The World Bank in its latest Nigeria Development Update report, titled, ‘The Continuing Urgency of Business Unusual’, said that inflation shock is projected to push about 15 million more Nigerians into poverty between 2020 and 2022.
“Overall, the ‘inflation shock’ is estimated to result in about 15 million more Nigerians living in poverty between 2020 and 2022,” the report read.
Nigeria’s inflation as of June is 18.6 per cent, which is higher than the World Bank’s projection of 15.5 per cent for 2022.
According to the global lender, inflationary pressures in the country are driven by certain policy distortions.

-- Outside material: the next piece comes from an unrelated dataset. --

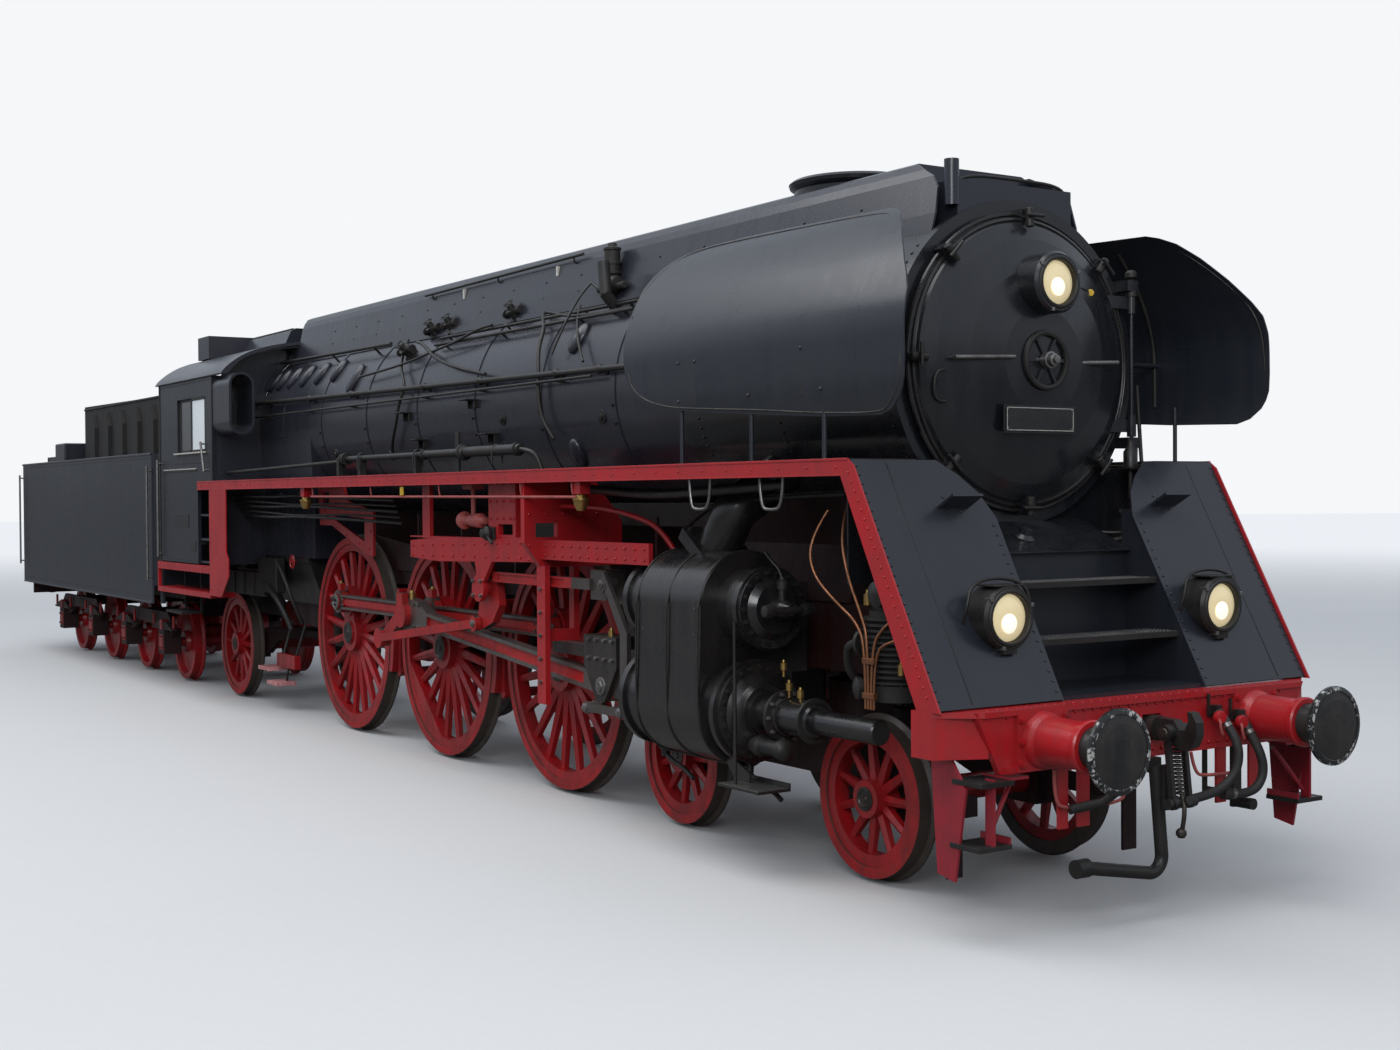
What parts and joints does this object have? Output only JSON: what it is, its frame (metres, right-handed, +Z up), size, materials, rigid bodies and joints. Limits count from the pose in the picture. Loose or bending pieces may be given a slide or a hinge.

The bank said, “Inflationary pressures were compounded by policy distortions, in particular (i) lack of flexible foreign exchange management, (ii) trade restrictions, and (iii) conflicting monetary policy goals.”
It further disclosed that global supply shocks exacerbated inflationary pressures and increased the urgency.
In June last year, President Muhammadu Buhari, inaugurated the National Steering Committee of the National Poverty Reduction with Growth Strategy chaired by Vice President Yemi Osinbajo.
This, he said, re-echoes his commitment to lifting 100 million Nigerians out of poverty in 10 years, with a well-researched framework for implementation and funding. Despite this, the rate of poverty in the country has been on the rise, driven significantly by inflation.
But in its ‘A Better Future for All Nigerians: 2022 Nigeria Poverty Assessment’ report, the World Bank said that poverty reduction stagnated since 2015, with more Nigerians falling below the poverty line over the years. The Washington-based bank added that the number of poor Nigerians is projected to hit 95.1 million in 2022.
Just on Tuesday, Minister of Agriculture and Rural Development, Dr. Mohammad Abubakar, raised the alarm that the current inflation in food prices across the country may drive more Nigerians into poverty, unless appropriate measures were taken.
Abubakar, who expressed the concerns in Abuja at the national workshop on the applications of Juncao technology and its contribution to the achievement of sustainable agriculture and Sustainable Development Goals (SDGs) in Nigeria, however, stated that the rise in food prices was not peculiar to Nigeria but a global issue occasioned mainly by climate change.